After that, when the second task
expression is evaluated, out <- intermediate
is also true, since inter.txt
is newer than out.txt
.
As a result, both tasks are re-executed, even though out.txt
is up to date with respect to in.txt
.
This can be a problem, particularly if each task requires several hours of execution.
There are two ways to solve this, the obvious one is to add a simple if
statement surrounding the tasks:
#!/usr/bin/env bds
inFile := "in.txt"
intermediate := "inter.txt"
outFile := "out.txt"
if( outFile <- inFile) {
task( intermediate <- inFile) {
sys echo Creating $intermediate; cat $inFile > $intermediate; sleep 1 ; echo Done $intermediate
}
task( outFile <- intermediate ) {
sys echo Creating $outFile; cat $intermediate > $outFile; echo Done $outFile
}
}
Although it solves the issue, the code is not elegant.
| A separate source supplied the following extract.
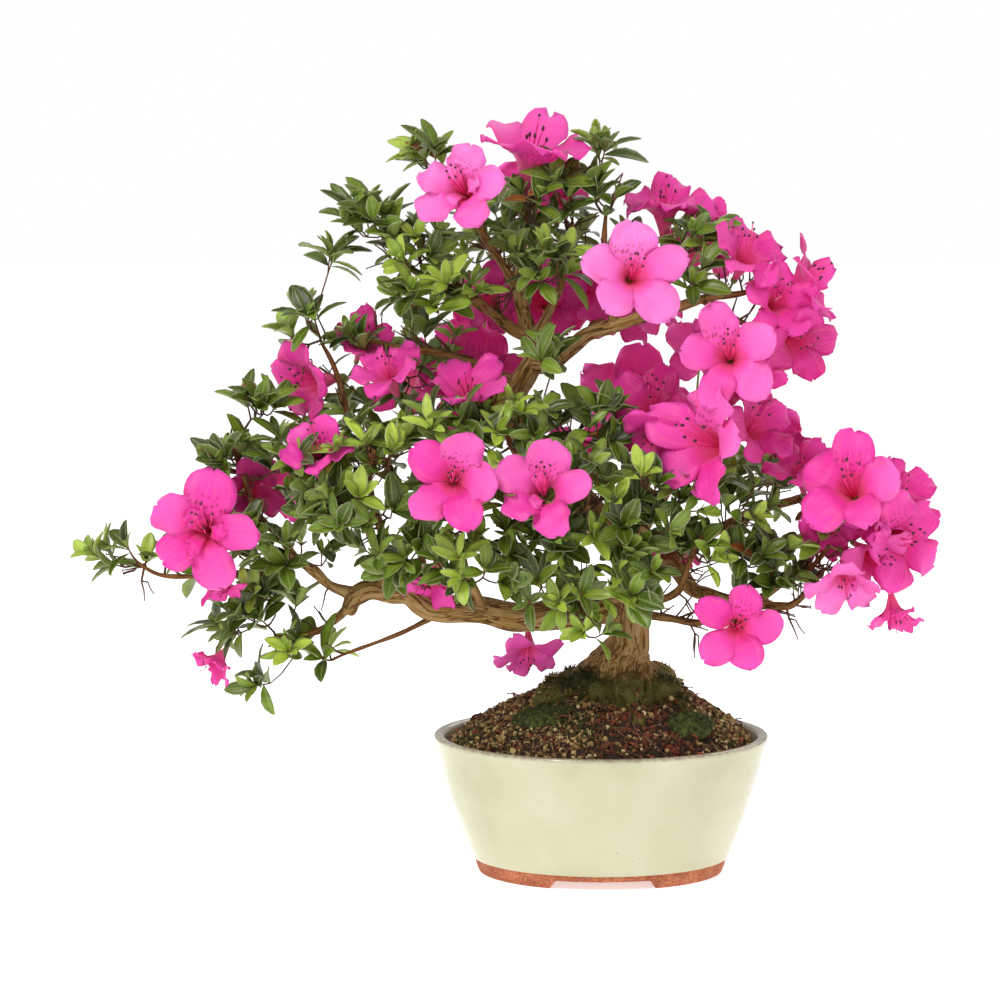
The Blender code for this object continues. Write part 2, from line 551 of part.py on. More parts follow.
def build_moss(name, x, y, half_x, half_y):
    """A cushion of moss: a flat ball, less the soil raised by the clearance, less the roots."""
    edge_x, edge_y, _ = inner_section(POT_HEIGHT - SOIL_BELOW_LIP, OVAL_CLEARANCE)
    share = math.hypot((x - COLLAR_X) / edge_x, y / edge_y)
    bm = bmesh.new()
    bmesh.ops.create_uvsphere(bm, u_segments=12, v_segments=8, radius=1.0)
    size = Matrix.Diagonal((half_x * MM, half_y * MM, 2 * MOSS_THICKNESS * MM, 1))
    bm.transform(Matrix.Translation((x * MM, y * MM, (mound_height(share) - MOSS_THICKNESS) * MM)) @ size)
    cushion = mesh_from(bm, name)
    ground = soil_blank()
    ground.transform(Matrix.Translation((0, 0, 2 * CLEARANCE * MM)))
    foot, *buried = root_cutters()
    roots = combined(foot, buried, "UNION", "roots")
    above = combined(cushion, [ground], "DIFFERENCE", name + "_ground")
    cleared = combined(above, [roots], "DIFFERENCE", name + "_roots")
    piece(largest_part(cleared), name, "moss", smooth=True)


def largest_part(mesh):
    """The mesh without the small loose parts that a cut can leave."""
    bm = bmesh.new()
    bm.from_mesh(mesh)
    left = set(bm.verts)
    groups = []
    while left:
        group, edge = set(), [left.pop()]
        while edge:
            vert = edge.pop()
            group.add(vert)
            near = [e.other_vert(vert) for e in vert.link_edges]
            fresh = [v for v in near if v in left]
            left.difference_update(fresh)
            edge.extend(fresh)
        groups.append(group)
    groups.sort(key=len)
    bmesh.ops.delete(bm, geom=[v for group in groups[:-1] for v in group], context="VERTS")
    return mesh_from(bm, mesh.name)


class Neighbours:
    """The pieces made so far, which a new stalk, leaf or petal has to stay clear of."""

    def __init__(self):
        self.trees = []

    def add(self, mesh):
        points = [v.co.copy() for v in mesh.vertices]
        faces = [tuple(p.vertices) for p in mesh.polygons]
        self.trees.append(self.tree(points, faces))

    @staticmethod
    def tree(points, faces):
        low = np.min(np.array(points), axis=0)
        high = np.max(np.array(points), axis=0)
        return BVHTree.FromPolygons(points, faces), low, high

    def clear(self, points, faces):
        """True if a shape of these points and faces crosses none of the pieces."""
        tree, low, high = self.tree(points, faces)
        for other, other_low, other_high in self.trees:
            if (low > other_high).any() or (high < other_low).any():
                continue
            if tree.overlap(other):
                return False
        return True


def shape_of(bm):
    """The points and faces of a shape, pushed out by the clearance that it is to keep."""
    bm.normal_update()
    bm.verts.index_update()
    points = [v.co + v.normal * CLEARANCE * MM for v in bm.verts]
    return points, [tuple(v.index for v in f.verts) for f in bm.faces]


def leaving_point(start, toward, gap):
    """A point just off a branch, on the side that faces a place.  The start is (x, y, z, branch radius)."""
    middle = Vector(start[:3])
    return middle + (toward - middle).normalized() * (start[3] + gap)


def stalk_path(first, tip, heading, radius, bends):
    """A bowed stalk that arrives at its tip along the heading."""
    reach = (tip - first).length
    side = (tip - heading * reach * 0.35 - first).normalized()
    bow = [first, first + side * reach * 0.25, tip - heading * reach * 0.3, tip]
    points = []
    for step in range(bends + 1):
        t = step / bends
        weights = ((1 - t) ** 3, 3 * (1 - t) ** 2 * t, 3 * (1 - t) * t**2, t**3)
        points.append(sum((w * p for w, p in zip(weights, bow)), Vector()))
    return [(*p, radius) for p in points]


def nearest_wood(wood, place, count=8, apart=6.0):
    """The nearest points on thin branches, no two of them closer than apart."""
    found = []
    for point in sorted(wood, key=lambda p: (Vector(p[:3]) - place).length):
        if all((Vector(point[:3]) - Vector(q[:3])).length > apart for q in found):
            found.append(point)
        if len(found) == count:
            return found
    return found


def flower_shape(start, throat, facing, radius):
    """A stalk, a funnel and five joined petals: a tube that flares, with its rim drawn into lobes."""
    calyx = throat - facing * COROLLA_TUBE
    first = leaving_point(start, calyx - facing * COROLLA_TUBE / 2, 2 * CLEARANCE)
    path = stalk_path(first, calyx, facing, STALK_RADIUS, 1)
    for share, width in FUNNEL:
        path.append((*(calyx + facing * COROLLA_TUBE * share), width))
    path.append((*(throat + facing * LOBE_RISE), radius))
    bm = tube(path, FLOWER_SIDES)
    centre = (throat + facing * LOBE_RISE) * MM
    cap = max(bm.faces, key=lambda face: face.calc_area())
    for number, vert in enumerate(cap.verts):
        if number % 2:
            vert.co = centre + (vert.co - centre) * NOTCH_SHARE
    face = cap
    for width, depth in ((THROAT_RADIUS - PETAL_EDGE, HOLLOW_START), (HOLLOW_FOOT, HOLLOW_DEPTH)):
        widest = max((v.co - centre).length for v in face.verts)
        made = bmesh.ops.extrude_discrete_faces(bm, faces=[face])["faces"]
        face = made[0]
        for vert in face.verts:
            vert.co = centre + (vert.co - centre) * (width * MM / widest) - facing * depth * MM
        centre = centre - facing * depth * MM
    bmesh.ops.recalc_face_normals(bm, faces=bm.faces)
    return bm


def build_flower(name, place, facing, share, wood, neighbours):
    """Sets a flower at its place, moved out along its heading or turned until it is clear."""
    facing = Vector(facing).normalized()
    throat = tree_place(*place)
    radius = FLOWER_DIAMETER / 2 * share
    starts = nearest_wood(wood, throat - facing * (COROLLA_TUBE + 8))
    for size in (1.0, 0.9, 0.8, 0.7):
        for push in (0, 4, 8, 12, 17, 22, 28):
            for start in starts:
                bm = flower_shape(start, throat + facing * push, facing, radius * size)
                if neighbours.clear(*shape_of(bm)):
                    mesh = mesh_from(bm, name)
                    neighbours.add(mesh)
                    piece(mesh, name, "petal")
                    return
                bm.free()
    raise ValueError(f"{name} has no clear place")


def leaf_sections(root, along, across, length, gap=0.0):
    """The widest section of a leaf as four corners, and its tip, all pushed out by a gap."""
    lift = along.cross(across).normalized()
    middle = root + along * length * LEAF_WIDEST
    half_width, half_depth = (LEAF_WIDTH / 2 + gap) * MM, (LEAF_THICKNESS / 2 + gap) * MM
    corners = {
        (side, up): middle + across * side * half_width + lift * up * half_depth
        for side in (-1, 1) for up in (-1, 1)
    }
    return corners, root + along * (length + gap * MM) - lift * 0.12 * length


def grow_leaf(bm, face, axis, neighbours, rng):
    """Draws one side face of a shoot's end out into a leaf, where there is room for one."""
    root = face.calc_center_median()
    radial = (face.normal - axis * face.normal.dot(axis)).normalized()
    tilt, turn = rng.uniform(0.25, 0.75), rng.uniform(-0.25, 0.25)
    for change, size in ((0, 1), (0.3, 1), (-0.3, 1), (0.55, 0.9), (0, 0.75), (0.7, 0.7), (0.4, 0.55)):
        outward = Matrix.Rotation(turn, 3, axis) @ radial
        angle = tilt + change
        along = (outward * math.cos(angle) + axis * math.sin(angle)).normalized()
        across = axis.cross(outward).normalized()
        corners, tip = leaf_sections(root, along, across, LEAF_LENGTH * size * MM, 2 * CLEARANCE)
        points = [*(v.co for v in face.verts), *corners.values(), tip]
        faces = [(0, 1, 4), (1, 2, 5), (2, 3, 7), (3, 0, 6), (4, 5, 8), (5, 7, 8), (7, 6, 8), (6, 4, 8)]
        if not neighbours.clear(points, faces):
            continue
        corners, tip = leaf_sections(root, along, across, LEAF_LENGTH * size * MM)
        middle = bmesh.ops.extrude_discrete_faces(bm, faces=[face])["faces"][0]
        for vert in middle.verts:
            offset = vert.co - root
            side = 1 if offset.dot(across) > 0 else -1
            up = 1 if offset.dot(axis) > 0 else -1
            vert.co = corners[side, up]
        end = bmesh.ops.extrude_discrete_faces(bm, faces=[middle])["faces"][0]
        bmesh.ops.pointmerge(bm, verts=list(end.verts), merge_co=tip)
        return


def shoot_mesh(path, neighbours, rng):
    """A shoot with a whorl of leaves round its tip, or None if its stem crosses a neighbour."""
    end, before = Vector(path[-1][:3]), Vector(path[-2][:3])
    axis = (end - before).normalized()
    path = [*path, (*(end + axis * WHORL_HEIGHT), path[-1][3])]
    bm = tube(path, 6)
    if not neighbours.clear(*shape_of(bm)):
        bm.free()
        return None
    whorl = end + axis * WHORL_HEIGHT / 2
    sides = [f for f in bm.faces if len(f.verts) == 4
             and abs((f.calc_center_median() / MM - whorl).dot(axis)) < WHORL_HEIGHT / 4]
    for face in sides:
        grow_leaf(bm, face, axis, neighbours, rng)
    return mesh_from(bm, "shoot")


def clear_shoot(bud, place, lean, neighbours, rng):
    """A shoot to its place, shifted a little until its stem is clear."""
    heading = Vector(lean).normalized()
    for spread in range(24):
        shift = Vector([rng.uniform(-1, 1) * spread for _ in range(3)])
        tip = tree_place(*place) + shift
        mesh = shoot_mesh(stalk_path(bud, tip, heading, SHOOT_RADIUS, 2), neighbours, rng)
        if mesh:
            return mesh
    return None


def build_spray(name, shoots, wood, neighbours, rng):
    """A spray of leaves: shoots that leave the wood at one point, joined into one body."""
    middle = sum((tree_place(*place) for place, _ in shoots), Vector()) / len(shoots)
    lean = sum((Vector(way).normalized() for _, way in shoots), Vector()) / len(shoots)
    knob = 1.9 * SHOOT_RADIUS
    for start in nearest_wood(wood, middle - lean * LEAF_LENGTH, 16):
        bud = leaving_point(start, middle, knob + 3 * CLEARANCE)
        knuckle = bmesh.new()
        bmesh.ops.create_icosphere(knuckle, subdivisions=1, radius=knob * MM)
        knuckle.transform(Matrix.Translation(bud * MM))
        if not neighbours.clear(*shape_of(knuckle)):
            continue
        meshes = [clear_shoot(bud, place, way, neighbours, rng) for place, way in shoots]
        if all(meshes):
            break
    else:
        raise ValueError(f"{name} has no clear place")
    joined = combined(mesh_from(knuckle, "knuckle"), meshes, "UNION", name)
    piece(joined, name, "leaf")
    neighbours.add(joined)


def centre_on_footprint():
    """Moves the carrier so that the middle of the bonsai's footprint is the origin."""
    corners = [v.co for obj in BONSAI.objects if obj.type == "MESH" for v in obj.data.vertices]
    low = Vector(map(min, zip(*corners)))
    high = Vector(map(max, zip(*corners)))
    CARRIER.location = (-(low.x + high.x) / 2, -(low.y + high.y) / 2, -low.z)


def main():
    rng = random.Random(SEED)
    build_pot()
    for name, side in (("drain_screen_left", -1), ("drain_screen_right", 1)):
        build_screen(name, side * DRAIN_SPACING / 2)
    wood = build_wood()
    build_soil()
    for name, patch in MOSS_PATCHES.items():
        build_moss(name, *patch)
    neighbours = Neighbours()
    for obj in BONSAI.objects:
        if obj.type == "MESH":
            neighbours.add(obj.data)
    for number, (place, facing, share) in enumerate(FLOWERS, 1):
        build_flower(f"flower_{number:02d}", place, facing, share, wood, neighbours)
    for number, shoots in enumerate(SPRAYS, 1):
        build_spray(f"leaf_spray_{number:02d}", shoots, wood, neighbours, rng)
    centre_on_footprint()


clear_scene()
BONSAI = bpy.data.collections.new("azalea_bonsai")
HELPERS = bpy.data.collections.new("helpers")
for collection in (BONSAI, HELPERS):
    bpy.context.scene.collection.children.link(collection)
CARRIER = bpy.data.objects.new("bonsai_carrier", None)
BONSAI.objects.link(CARRIER)
main()
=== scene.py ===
"""Looks of a flowering azalea bonsai in an oval glazed pot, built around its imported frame.

Every sub-assembly is a class: the pot, the soil bed, the wood, the leaf crown, the flowers and the
studio.  Sizes are in millimetres until MM turns them into metres.  Places in the tree are measured
from the collar, where the trunk leaves the soil.
"""

import logging
import math
import random
from dataclasses import dataclass, field
from enum import Enum

import bpy
import numpy as np
from mathutils import Matrix, Vector
from mathutils.bvhtree import BVHTree


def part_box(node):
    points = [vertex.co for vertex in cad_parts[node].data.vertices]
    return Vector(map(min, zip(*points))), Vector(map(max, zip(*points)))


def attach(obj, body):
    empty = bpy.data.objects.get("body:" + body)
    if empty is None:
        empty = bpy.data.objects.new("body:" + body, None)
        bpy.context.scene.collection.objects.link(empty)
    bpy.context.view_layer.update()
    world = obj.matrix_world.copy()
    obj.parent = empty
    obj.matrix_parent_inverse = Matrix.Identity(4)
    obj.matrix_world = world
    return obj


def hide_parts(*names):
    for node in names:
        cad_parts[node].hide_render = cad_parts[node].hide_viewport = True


logging.basicConfig(level=logging.INFO, format="%(message)s")
LOG = logging.getLogger("bonsai")

MM = 0.001
SEED = 11
MOUND_RISE = 29.0  # the collar stands this far above the pot's lip

Path = list[tuple[float, float, float, float]]


# ---------------------------------------------------------------- colour and nodes


def linear(code: str, alpha: float = 1.0) -> tuple[float, float, float, float]:
    """Turns an sRGB hex colour to linear values.

    Args:
        code: the colour, such as "#ddd9b4".
        alpha: the fourth value.

    Returns:
        Red, green, blue and alpha.
    """
    parts = [int(code[i : i + 2], 16) / 255 for i in (1, 3, 5)]
    red, green, blue = [c / 12.92 if c <= 0.04045 else ((c + 0.055) / 1.055) ** 2.4 for c in parts]
    return red, green, blue, alpha


def add_node(
    tree: bpy.types.NodeTree,
    kind: str,
    values: dict | None = None,
    stops: list[tuple[float, str]] | None = None,
    **settings: object,
) -> bpy.types.Node:
    """Adds one shader node with its settings and links.

    Args:
        tree: the node tree it goes in.
        kind: the node's type, without "ShaderNode".
        values: an input's name or number, to its value, its hex colour, the socket that feeds it or
            the node whose first output does.
        stops: a colour ramp's places and hex colours.
        settings: the node's own properties.

    Returns:
        The node.
    """
    node = tree.nodes.new("ShaderNode" + kind)
    for name, value in settings.items():
        setattr(node, name, value)
    for key, value in (values or {}).items():
        if isinstance(value, (bpy.types.NodeSocket, bpy.types.Node)):
            tree.links.new(value.outputs[0] if isinstance(value, bpy.types.Node) else value, node.inputs[key])
        else:
            node.inputs[key].default_value = linear(value) if isinstance(value, str) else value
    if stops:
        ramp = node.color_ramp
        while len(ramp.elements) < len(stops):
            ramp.elements.new(1.0)
        for element, (place, code) in zip(ramp.elements, stops):
            element.position = place
            element.color = linear(code)
    return node


def new_material(name: str) -> tuple[bpy.types.Material, bpy.types.NodeTree]:
    """Makes an empty node material.

    Args:
        name: the material's name.

    Returns:
        The material and its node tree.
    """
    made = bpy.data.materials.new(name)
    made.use_nodes = True
    made.node_tree.nodes.clear()
    return made, made.node_tree


def per_mm(size: float) -> float:
    """Gives the texture scale that draws one feature every so many millimetres."""
    return 1.0 / (size * MM)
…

The alternative is to use dep
and goal
dep
defines a task exactly the same way astask
expression, but it doesn't evaluate if the tasks should be executed or not (it's just declarative).goal
executes all dependencies nescesary to create an output
Example:
File test_08.bds
#!/usr/bin/env bds
inFile := "in.txt"
intermediate := "inter.txt"
outFile := "out.txt"
dep( intermediate <- inFile) {
sys echo Creating $intermediate; cat $inFile > $intermediate; sleep 1 ; echo Done $intermediate
}
dep( outFile <- intermediate ) {
sys echo Creating $outFile; cat $intermediate > $outFile; echo Done $outFile
}
goal outFile
If we execute this script
# Delete old files (if any)
$ rm *.txt
# Create input file
$ date > in.txt
# Run script (both tasks should be executed)
$ ./test_08.bds
Creating out.txt
Done out.txt
Creating inter.txt
Done inter.txt
Now we delete 'inter.txt' and re-execute
# Delete intermediate file
$ rm inter.txt
# Run again (out.txt is still up to date with respect to in.txt, so no task should be executed)
$ ./test_08.bds
$
As you can see, no task is executed the second time, since out.txt
is up to date, with respect to in.txt
.
The fact that intermediate file inter.txt
was deleted, is ignored, which is what we wanted.